March 02, 2017
Area(s) of Interest: Physician Workforce Professional Development & Education
California doesn't have enough doctors to handle its primary health care demands and the problem is getting worse, according to a recent article in the San Francisco Business Times
about a new study by UCSF Healthforce Center
The study, published last month, found that California doesn’t have enough primary care physicians in most regions of the state. According to the study, the shortage is becoming more acute because of an aging physician workforce, a growing patient population and expanded coverage through the Affordable Care Act.
According to the study, only two regions of California (the Greater Bay Area and Sacramento) have ratios of primary care physicians per population above the minimum ratio recommended by the Council on Graduate Medical Education (60 primary care physicians per 100,000 people).
The study also found that two regions (the Inland Empire and San Joaquin Valley) have ratios of primary care physicians to population that are below the minimum required by California law for managed care plans (50 primary care physicians per 100,000 people).
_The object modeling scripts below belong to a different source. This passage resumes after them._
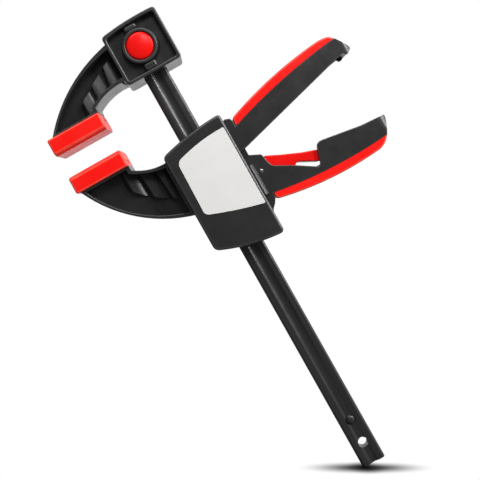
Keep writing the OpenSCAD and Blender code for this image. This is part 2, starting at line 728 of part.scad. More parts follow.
module pump_lever() {
    z0 = case_top - 60;
    tip = lever_at(lever_len + 3.4, 0).x;
    color(black)
        slider()
            difference() {
                union() {
                    difference() {
                        intersection() {
                            union() {
                                slab(lever_outline(), -cheek_out - 1, cheek_out + 1);
                                bar_y(pivot.x, pivot.y, pivot_eye_r, -cheek_out - 1, cheek_out + 1);
                            }
                            plan_round(pivot.x - 20, tip, cheek_out, 6, z0, case_top + 30);
                        }
                        // space between the cheeks, open below and towards the housing
                        intersection() {
                            slab(concat([[pivot.x - 20, case_top + 20],
                                [lever_back(grip_t)[0].x, case_top + 20]], lever_back(grip_t + web_t),
                                [lever_at(lever_len - 5.4, 9.6), lever_at(lever_len - 0.4, -3),
                                lever_at(lever_len, -30), [pivot.x - 20, z0]]),
                                -cheek_out, cheek_out);
                            plan_round(pivot.x - 30, tip - 2.6, cheek_in, 4, z0, case_top + 30);
                        }
                    }
                    // noses that push the drive plate
                    both_faces()
                        bar_y(nose.x, nose.y, nose_r, rail_t / 2 + 1, cheek_in + 0.5);
                }
                // seat of the soft grip on both cheeks
                both_faces()
                    slab(concat(lever_seam(), [[frame_r + 0.5, case_top + 20], [tip, case_top + 20]]),
                        cheek_out - grip_side, cheek_out + 1);
                bar_y(pivot.x, pivot.y, pivot_pin_d / 2 + pin_clear, -cheek_out - 1, cheek_out + 1);
            }
}
module pump_lever_grip() {
    color(red)
        slider()
            difference() {
                slab(soft(concat([concat(lever_back(0)[0], [2])], [for (i = [1:11]) lever_back(0)[i]],
                    [concat(lever_back(0)[12], [2]), concat(lever_at(lever_len - 3.3, 14.6), [2])],
                    [for (i = [0:11]) lever_seam()[i]], [concat(lever_seam()[12], [2])]), 3),
                    -cheek_out - grip_proud, cheek_out + grip_proud);
                slab(concat([[frame_r - 4, case_top - 20], [lever_back(grip_t)[0].x - 6, case_top - 7]],
                    lever_back(grip_t), [lever_at(lever_len - 3.4, 12.6), lever_at(lever_len - 0.9, 10.4),
                    lever_at(lever_len + 6, -10), lever_at(0, -10)]),
                    -cheek_out + grip_side, cheek_out - grip_side);
            }
}
module pump_pivot_pin() {
    color(steel)
        slider()
            bar_y(pivot.x, pivot.y, pivot_pin_d / 2, -case_y + cover_wall + 0.1, case_y - cover_wall - 0.1);
}
module drive_plate() {
    plate_y = frame_y - 0.7;
    gap = 0.2;
    color(steel)
        slider()
            translate([0, 0, drive_top - drive_plate_t])
                linear_extrude(drive_plate_t)
                    difference() {
                        polygon(soft([[rail_l - 4.8, -plate_y, 3], [rail_r + 5.3, -plate_y, 3],
                            [rail_r + 5.3, plate_y, 3], [rail_l - 4.8, plate_y, 3]]));
                        translate([rail_x, 0])
                            square([rail_w + 2 * gap, rail_t + 2 * gap], center = true);
                    }
}
module drive_spring() {
    color(steel)
        slider()
            translate([rail_x, 0, shelf_top + eps])
                coil(drive_spring_d, drive_wire, drive_spring_h - 2 * eps, 3, 8, 20);
}

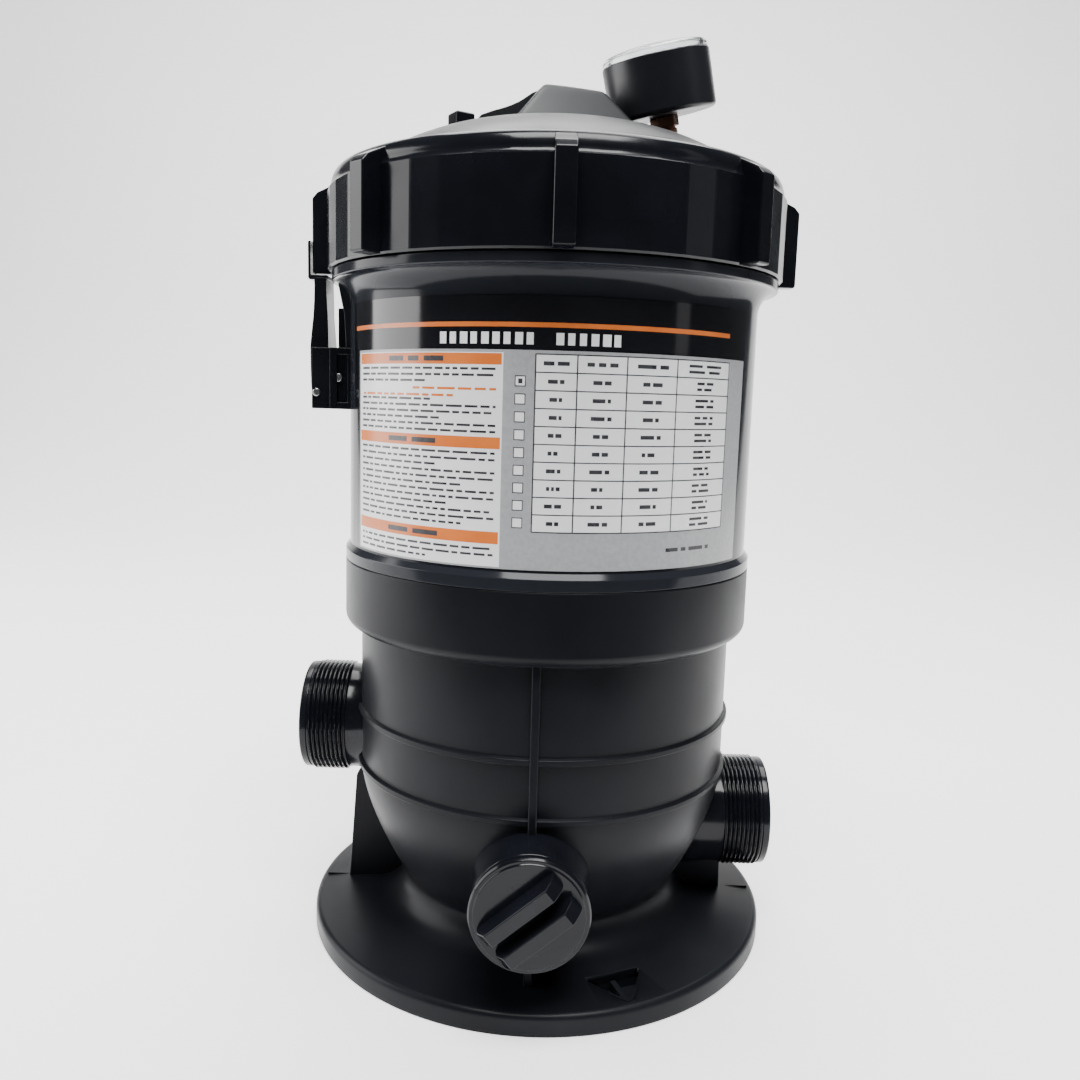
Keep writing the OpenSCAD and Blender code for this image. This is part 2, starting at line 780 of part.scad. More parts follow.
module drain_plug() {
    face = boss_y + 0.5;
    flange_t = 4.8;
    bar_l = 38;
    bar_w = 7.2;
    bar_h = 10.6;
    color(gloss_black)
    at_drain()
    difference() {
        union() {
            translate([0, 0, face]) cylinder(r = plug_r, h = flange_t - 1.6);
            translate([0, 0, face + flange_t - 1.6]) cylinder(r1 = plug_r, r2 = plug_r - 1.2, h = 1.6);
            translate([0, 0, face - spigot_l]) cylinder(r = drain_bore_r - 1.6, h = spigot_l + 1);
            ridges(drain_bore_r - 0.35, 1.3, face - spigot_l + 1.5, thread_pitch, 6);
            for (side = [-1, 1])
                rotate([0, 0, bar_turn])
                translate([0, side * 6.6, face + flange_t - 0.3])
                rotate([90, 0, 0])
                translate([0, 0, -bar_w / 2])
                linear_extrude(bar_w)
                    polygon([[-bar_l / 2 - 2.5, -0.6], [bar_l / 2 + 2.5, -0.6], [bar_l / 2 + 1.8, 5],
                        [bar_l / 2 - 2, bar_h], [-bar_l / 2 + 2, bar_h], [-bar_l / 2 - 1.8, 5]]);
        }
        translate([0, 0, face - spigot_l - 1]) cylinder(r = drain_bore_r - 5.4, h = spigot_l);
        ring(24, 20.6, face - 1, face + 1.2);
    }
}

module drain_oring() {
    color(seal_black)
    at_drain() ring(23.6, 21, boss_y + 0.1, boss_y + 1.5);
}

foot();
lower_body();
inlet_port();
outlet_port();
tank_shell();
seam_oring();
label();
outlet_pipe();
element_seat();
air_bleed_tube();
bleed_screen();
latch_bracket();
bracket_screws();
latch_pin();
latch_spring();
latch_lever();
pleated_media();
element_core();
element_top_cap();
element_bottom_cap();
lock_ring();
lid_shell();
lid_oring();
relief_knob();
relief_washer();
gauge_stem();
stem_washer();
gauge_case();
gauge_tube();
gauge_dial();
gauge_pointer();
gauge_lens();
drain_plug();
drain_oring();
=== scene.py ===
import json
import math
import random

import bmesh
import bpy
from mathutils import Matrix, Vector


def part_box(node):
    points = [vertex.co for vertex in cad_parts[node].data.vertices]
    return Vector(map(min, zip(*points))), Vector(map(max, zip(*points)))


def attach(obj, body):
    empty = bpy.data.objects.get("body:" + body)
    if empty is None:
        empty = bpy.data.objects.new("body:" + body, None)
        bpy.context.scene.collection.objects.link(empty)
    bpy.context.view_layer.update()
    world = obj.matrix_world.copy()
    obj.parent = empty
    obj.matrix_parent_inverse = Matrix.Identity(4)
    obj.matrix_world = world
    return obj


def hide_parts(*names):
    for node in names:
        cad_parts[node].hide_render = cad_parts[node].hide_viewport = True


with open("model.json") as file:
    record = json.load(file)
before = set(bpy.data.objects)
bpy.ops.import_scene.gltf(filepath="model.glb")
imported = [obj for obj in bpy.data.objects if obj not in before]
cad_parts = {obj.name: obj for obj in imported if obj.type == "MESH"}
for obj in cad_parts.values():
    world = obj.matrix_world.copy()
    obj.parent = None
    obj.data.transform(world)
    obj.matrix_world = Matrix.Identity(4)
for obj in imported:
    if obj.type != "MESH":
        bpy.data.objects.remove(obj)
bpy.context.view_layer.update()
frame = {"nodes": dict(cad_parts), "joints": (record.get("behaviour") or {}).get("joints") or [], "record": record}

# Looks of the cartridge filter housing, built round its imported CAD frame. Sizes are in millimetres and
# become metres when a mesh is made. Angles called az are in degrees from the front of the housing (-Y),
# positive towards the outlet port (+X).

MM = 0.001
TAU = 2 * math.pi
record = frame["record"]
mounts = {m["name"]: m for m in record["mounts"]}
joints = {j["name"]: j for j in frame["joints"]}


def box_mm(node):
    low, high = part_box(node)
    return low / MM, high / MM


# ---- driving values, from the frame

SEAM_Z = box_mm("lower_body")[1].z
FOOT_R = 122.8
INLET_END = -box_mm("inlet_port")[0].x
OUTLET_END = box_mm("outlet_port")[1].x
INLET_Z = mounts["inlet_thread"]["pos_m"][2] / MM
OUTLET_Z = mounts["outlet_thread"]["pos_m"][2] / MM
THREAD_R = mounts["inlet_thread"]["dims"]["r_mm"]
PORT_BORE_R = mounts["inlet_bore"]["dims"]["r_mm"]
ANCHOR_R = mounts["anchor_holes"]["dims"]["pcd_mm"] / 2
ANCHOR_HOLE_R = mounts["anchor_holes"]["dims"]["hole_r_mm"]

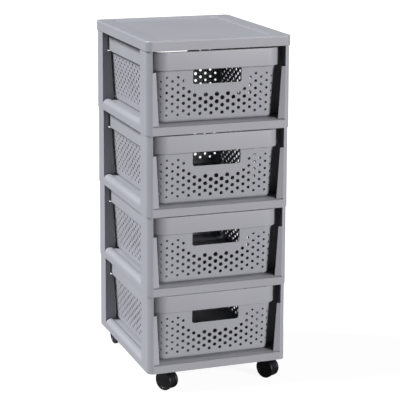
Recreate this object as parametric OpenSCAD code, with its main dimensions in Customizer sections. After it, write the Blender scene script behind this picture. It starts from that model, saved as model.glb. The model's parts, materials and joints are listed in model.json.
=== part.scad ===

Some estimates show that California will need an additional 8,243 primary care physicians by 2030 – a 32 percent increase.
In an effort to increase California's primary care physician workforce, the state legislature passed a budget in 2016 that included historic support for and expansion of primary care graduate medical education (GME)—committing to invest $100 million over three years to support primary care residency programs in medically underserved areas.
Unfortunately, Governor Jerry Brown’s proposed 2017 budget takes a huge step backward, eliminating $33.4 million of that health care workforce funding and redirecting $50 million in Prop. 56 funding that was intended to go to GME programs. The California Medical Association (CMA) believes these budget cuts are irresponsible and make a bad situation worse.
A robust and well-trained primary care workforce is essential to meeting the health care demands of all Californians. Inadequate funding for residency programs exacerbates access problems—every year hundreds of graduating medical students don't find a residency slot in California to continue their training, forcing talented, young doctors who want to stay and practice in California to other states and communities.
CMA will be working through the budget negotiation process to restore this critical funding. We are also urging physicians, residents and medical students to ask their legislators to oppose Governor Brown’s budget proposal to eliminate physician workforce funding.